Почему-то всегда хочется сострадания именно к себе. Во мне есть какая-то эпительность, сверхкорпоративность — все это быстро кончается неразличением ненормальности и ненормативности. Именно это более всего бесполезно не в смысле нейтрали, а просто антиполезно, губительно до суперполезности.
Пора заканчивать. Пусть некоторые примут эту незавершенность за незавиршенность. Я не поэт, я — писатель. Просто пишу стихами. А то, что они похожи на песни — не моя вина. Я слишком фоногеничен.
В сумасбродстве есть надежда,
в заурядности — никакой.
Все, что натекстовано в этой сумбурной брошюрке писалось кусками, рывками, без помарок и обдумывания. На пресс-конференциях в правительстве и научных библиотеках, в алкогольных притонах и наркоклиниках, на художественных вернисажах и в ночных вагонах электричек. Писалось пьяным журналистом и презентабельным вип-гостем, скромным библиотекарем и панк-шансонье. Это не сборник и не альбом, это стенограмма стенаний без шумоподавления и корректуры. Чтобы было, чтобы не забыть, не потерять, принять ушат критики и снисходительное причмокивание сантиметровых антимэтров. Раньше я бы выкинул считалки-дразнилки, садистские куплеты и высоколобые частушки. Но реанимация молодости побочна впадением в детство, выруливание к нормальности разбрызгивает абсурд. Я был все время в каких-то попыхах, словно в складках шарпея, раздражая себя своей свежеиспорченностью. У меня сейчас все отлично, дальше будет еще хуже, У меня все позади — понимайте, как хотите. Раньше мне казалось, что я один пишу, все остальные — пышут. Теперь я в этом уверен. Когда-нибудь я подарю все свои книги брату Джироламо — только предупреждаю — серный запах неизбежен. Моя неизменная максималистская патетика играется, как «чижик» — одним пальцем. А возникающая полифония должна исполняться толпой, каждый жмет свою клавишу в свою очередь, но только одним пальцем. Игра в несколько рук — неприемлема — выйдет эгоистическая дисгармония.

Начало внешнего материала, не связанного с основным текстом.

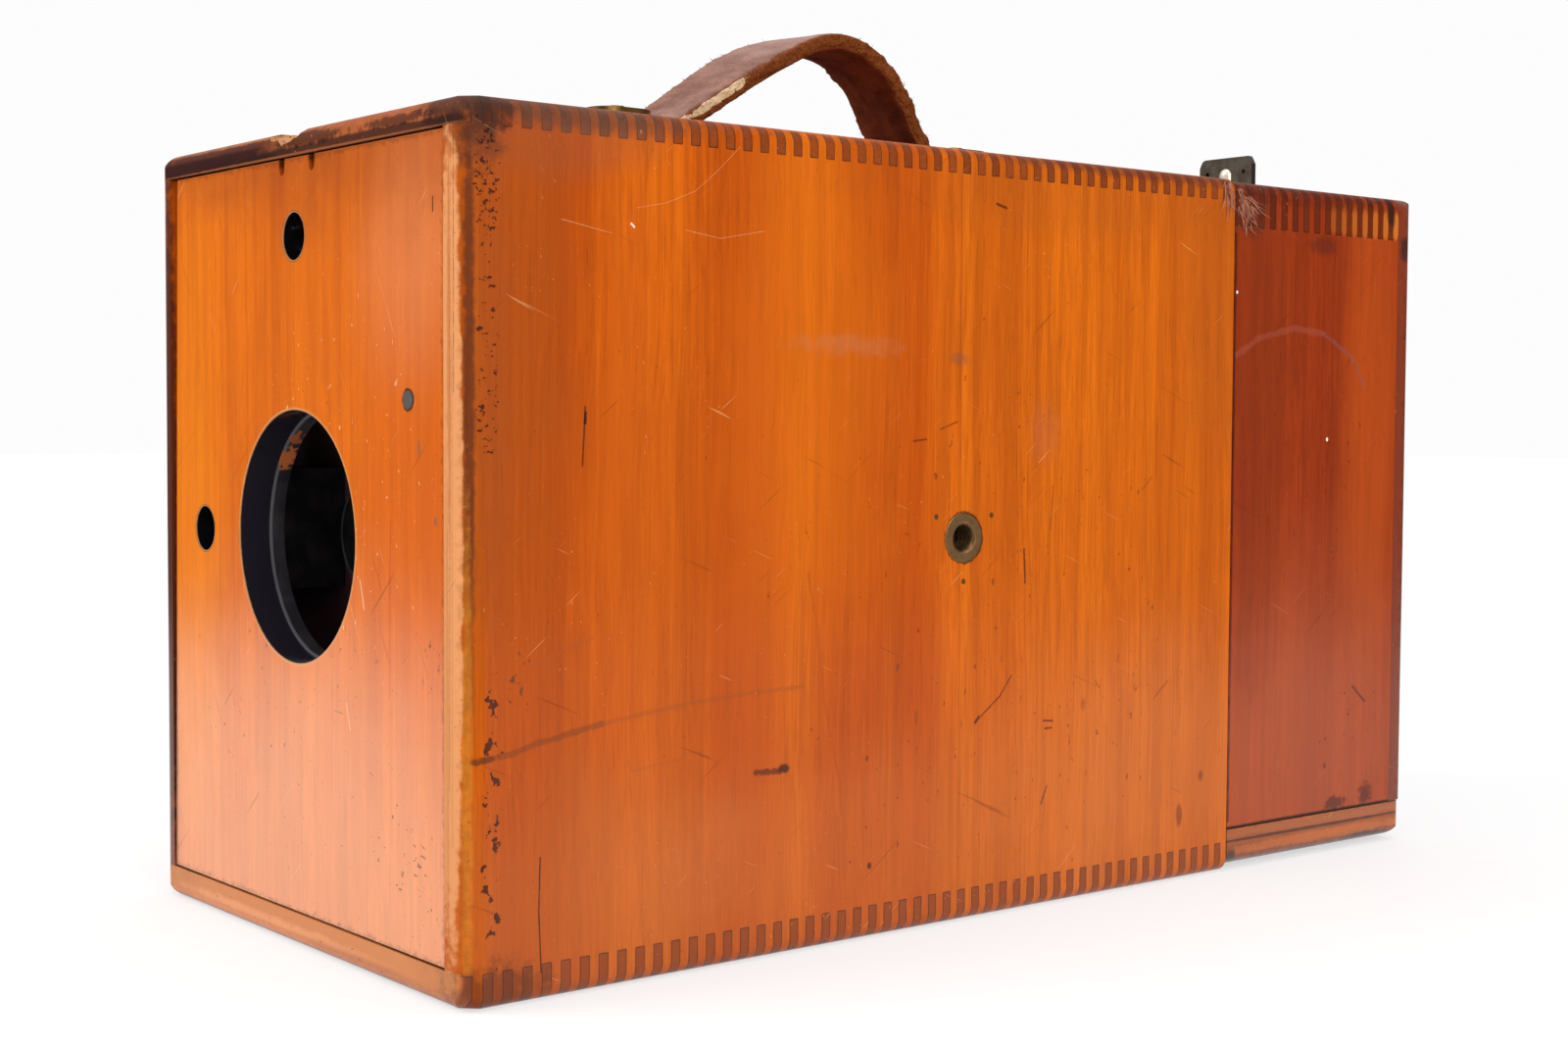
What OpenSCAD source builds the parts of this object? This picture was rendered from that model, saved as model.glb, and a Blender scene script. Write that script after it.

Дистрофия общественного сознания заталкивает в индивидуальный самозагон. Буквы помогают растормозить затекшие мысли, а что будет на выходе — никого не должно волновать, особенно художника. Всякая попытка вернуть буквы в подчинение затвердевшим мыслям — ставит создателя раком, а реципиента оставляет дураком, хотя он от этого напыщенно кайфует. Его закостенелость — вторая производная общественной упорядоченности, основанной на заведомо ложных представлениях о свободе, чистоте совести и творчестве. Любая попытка честного самовыражения заносится в разряд извращений и посягательств на мораль. Если бы не природа, моралисты запретили бы есть, испражняться и совокупляться. Но еще придумают суррогаты — ведь подменили же поэзию плохо зарифмованными впечатлениями и ритмизованными трактатами о вкусной и здоровой жизни.